On the climbing gear freak scale, I rate myself an 8 out of 10. So when I saw a pic of climbing crusher babe Sasha di G, sporting a pair of pink Belaggles, I had no hesitation in committing gear adultery, cheating on my beloved CUs even though they’d given me service and loyalty for years.
So how did the match up play out? Well, it would seem all that glitters, is not gold.
First of all – the Belaggles glass prisms are set in chunky plastic, and they are heavy. How heavy, you ask? I don’t know, but they feel unpleasantly ‘present’ on my schnozza (Aussie slang for nose) . You won’t forget you have these babies on, and you may find yourself yelling “allez allez” in the hope of getting your climber more quickly to the anchor just so you can get the darn things off.
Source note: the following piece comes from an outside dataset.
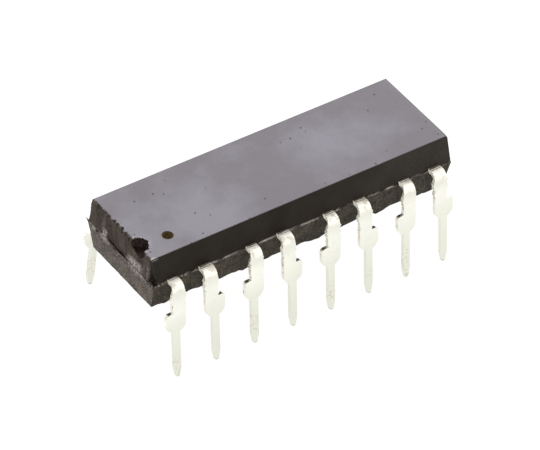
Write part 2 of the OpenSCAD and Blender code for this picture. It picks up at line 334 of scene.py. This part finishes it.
# %% [markdown]
# Nothing inside the moulding can be seen, but whoever takes the part apart will find it: light-emitting
# dies and light-sensing dies on the lead ends, gold bond wires, and a dome of clear gel over each pair.
# Their CAD shapes are right as they are, so they only get finishes of their own, in their own slots.

# %% Finishes of the hidden dies, wires and gel
HIDDEN = {
    "emitter_die_": finish("emitter_chip_crystal", (0.2, 0.1, 0.07), (0.32, 0.19, 0.12), (0.6, 0.5, 0.3),
                           (0.2, 0.35), cloud=4000, grain=30000, speck_scale=9000),
    "detector_die_": finish("detector_chip_silicon", (0.07, 0.08, 0.1), (0.13, 0.15, 0.2), (0.5, 0.5, 0.5),
                            (0.12, 0.25), metallic=0.4, cloud=4000, grain=30000, speck_scale=9000),
    "emitter_wire_": finish("bond_wire_gold", (0.9, 0.62, 0.22), (1.0, 0.74, 0.34), (0.7, 0.5, 0.2),
                            (0.15, 0.25), metallic=1.0, cloud=6000, grain=40000),
    "gel_dome_": finish("clear_silicone_gel", (0.9, 0.9, 0.88), (1.0, 1.0, 1.0), (0.8, 0.8, 0.78),
                        (0.03, 0.08), see_through=1.0, cloud=900, grain=8000, bump=0.05),
}
HIDDEN["detector_wire_"] = HIDDEN["emitter_wire_"]
for family, inner in HIDDEN.items():
    for channel in "1234":
        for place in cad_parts[family + channel].material_slots:
            place.material = inner
print("hidden finishes:", {family: inner.name for family, inner in HIDDEN.items()})

# %% [markdown]
# The moulding is one shot of epoxy between two mould halves. Both halves lean in so that the part
# lets go of the mould, and the lower half stands a hair proud. One cube gives the lower half, an inset
# of its upper face gives the ledge, and an extrusion of that face gives the upper half, so the whole
# body is a single closed skin with no seam to hide. It is shaped in millimetres and scaled at the end.

# %% The sizes of the moulding, as in the CAD source
PARTING_Z, TOP_Z, BASE_Z = 5.9, 7.65, 4.15
# Half sizes along the row and across it: the rim of the lower half, and the foot of the upper one
LEDGE = 0.07
RIM = (19.74 / 2, 6.45 / 2)
FOOT = (RIM[0] - LEDGE, RIM[1] - LEDGE)
# Drafts in degrees, of the ends and of the long sides
UPPER_DRAFTS, LOWER_DRAFTS = (4.2, 8.0), (5.5, 11.4)


def lean_in(half_sizes, height, drafts):
    return [half - height * math.tan(math.radians(draft)) for half, draft in zip(half_sizes, drafts)]


TOP = lean_in(FOOT, TOP_Z - PARTING_Z, UPPER_DRAFTS)
BASE = lean_in(RIM, PARTING_Z - BASE_Z, LOWER_DRAFTS)
EDGE_ROUND = 0.035
# The chip off the top's near right corner: along the end, along the long side and down the upright edge
CHIP_BACK, CHIP_LEFT, CHIP_DOWN = 0.46, 0.15, 0.07
print("half sizes in mm: rim", RIM, "top", [round(v, 3) for v in TOP], "base", [round(v, 3) for v in BASE])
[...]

Let’s talk about arms. Who remembers Fred Nicole, the boulderer with the monster forearms even bigger than those of Aussie hardman Malcolm Matheson? OK, now, picture Adam Ondra’s puny kangaroo forearms (edit note – writer’s view of Adam Ondra’s forearm size may not match the point of view of blog owners :). Well, right there is our metaphor for comparing Belaggles to CUs: Nicole’s forearms are the Belaggles, and Ondra’s, the CU. So with the Belaggles, there’s a heck of a lot more arm on each side of your face and that means a big reduction in peripheral vision.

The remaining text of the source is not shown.